[start of Data entries]
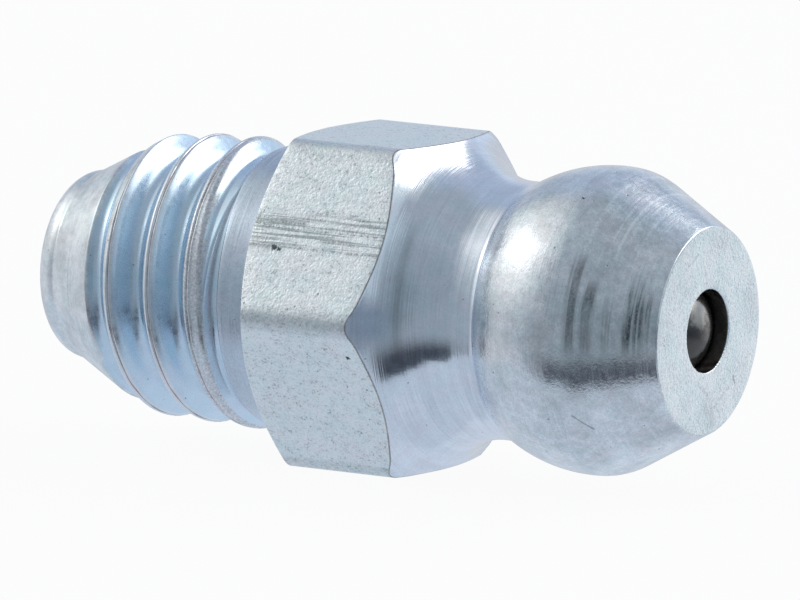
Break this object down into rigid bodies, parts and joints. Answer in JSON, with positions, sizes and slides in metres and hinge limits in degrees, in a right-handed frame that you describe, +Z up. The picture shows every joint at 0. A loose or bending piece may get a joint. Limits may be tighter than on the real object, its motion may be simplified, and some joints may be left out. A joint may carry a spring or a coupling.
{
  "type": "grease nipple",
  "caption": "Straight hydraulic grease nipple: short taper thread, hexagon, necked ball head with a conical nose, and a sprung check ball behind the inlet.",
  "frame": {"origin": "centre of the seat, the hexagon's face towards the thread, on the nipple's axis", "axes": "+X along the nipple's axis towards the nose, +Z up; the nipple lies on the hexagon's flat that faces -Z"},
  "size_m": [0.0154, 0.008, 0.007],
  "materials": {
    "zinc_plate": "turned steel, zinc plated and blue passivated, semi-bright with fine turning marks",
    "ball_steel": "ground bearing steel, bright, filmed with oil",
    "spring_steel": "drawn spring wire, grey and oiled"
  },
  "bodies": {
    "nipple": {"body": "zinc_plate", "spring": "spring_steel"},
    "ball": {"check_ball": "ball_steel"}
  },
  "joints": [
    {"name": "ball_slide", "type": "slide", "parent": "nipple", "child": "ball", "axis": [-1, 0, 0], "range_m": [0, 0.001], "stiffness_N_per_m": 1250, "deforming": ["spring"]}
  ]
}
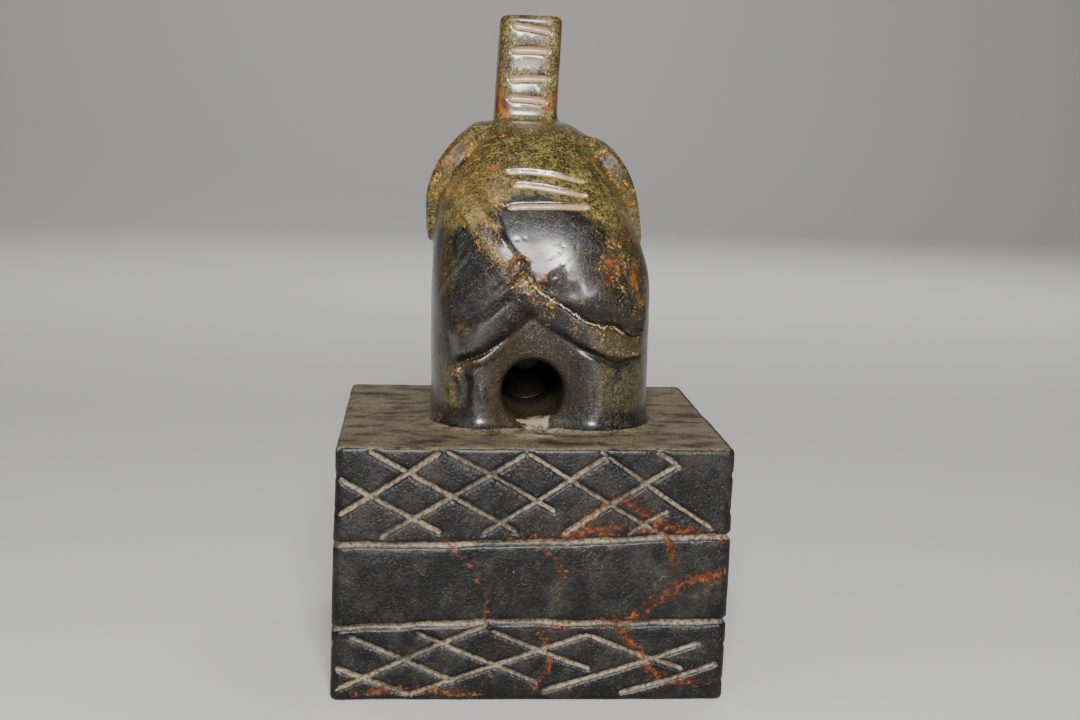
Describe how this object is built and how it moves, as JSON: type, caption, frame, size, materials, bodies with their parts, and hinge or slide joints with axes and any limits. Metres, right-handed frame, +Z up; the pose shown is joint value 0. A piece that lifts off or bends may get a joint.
[end of Data entries]
**Exercise description**
Find each line holding the string "materials" and copy it out.

**Full response**
  "materials": {
Describe how this object is built and how it moves, as JSON: type, caption, frame, size, materials, bodies with their parts, and hinge or slide joints with axes and any limits. Metres, right-handed frame, +Z up; the pose shown is joint value 0. A piece that lifts off or bends may get a joint.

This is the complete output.